For Mac users, Photoshop CS6 requires Mac OS X v10.6.8 or v10.7. The software necessitates activation and may integrate with Adobe or third-party online services, which have age restrictions and require agreement to additional terms of use. The purchase of Photoshop CS6 typically involved a perpetual license, granting users the right to continue using the product indefinitely.

The Verdict on CS6

Adobe Photoshop CS6 is a solid update packed with well-engineered technology. While not all additions are “everyday” tools, features like Content-Aware Move and Adaptive Wide Angle Correction can be lifesavers. The choice to upgrade often depends on individual workflow needs. For retouchers who heavily rely on the Liquify tool, the boosted performance alone may justify the upgrade. Web designers will find the new type features, ported from InDesign, a significant convenience. Raw shooters benefit immensely from the latest Camera Raw, with its improved conversion engine and enhanced controls, which can be essential for new camera models.

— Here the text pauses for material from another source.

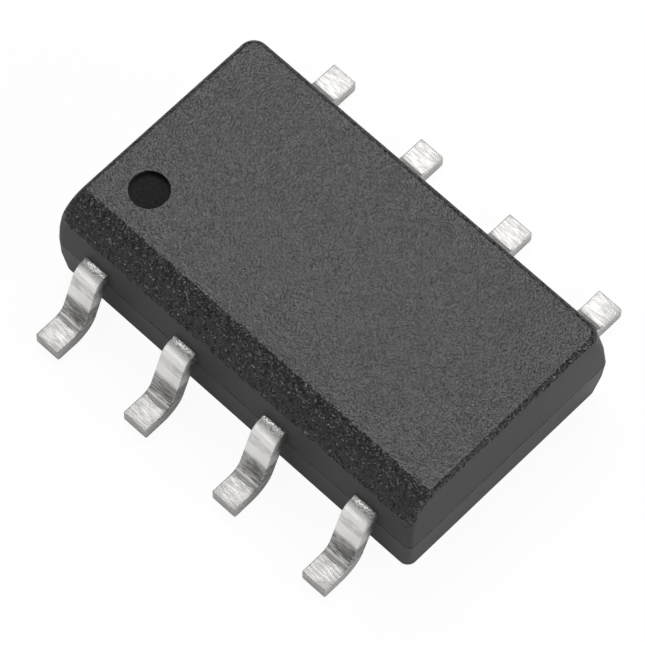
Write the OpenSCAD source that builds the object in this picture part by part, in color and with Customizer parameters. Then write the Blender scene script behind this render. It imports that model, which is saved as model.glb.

For those frustrated with their current editing solutions or with simple video editing needs, Photoshop CS6 offers a compelling alternative, especially for its strengths in photo manipulation and adjustment. The integration of video editing capabilities, alongside substantial performance gains and refined core tools, solidified Photoshop CS6's position as a powerhouse in the creative software landscape.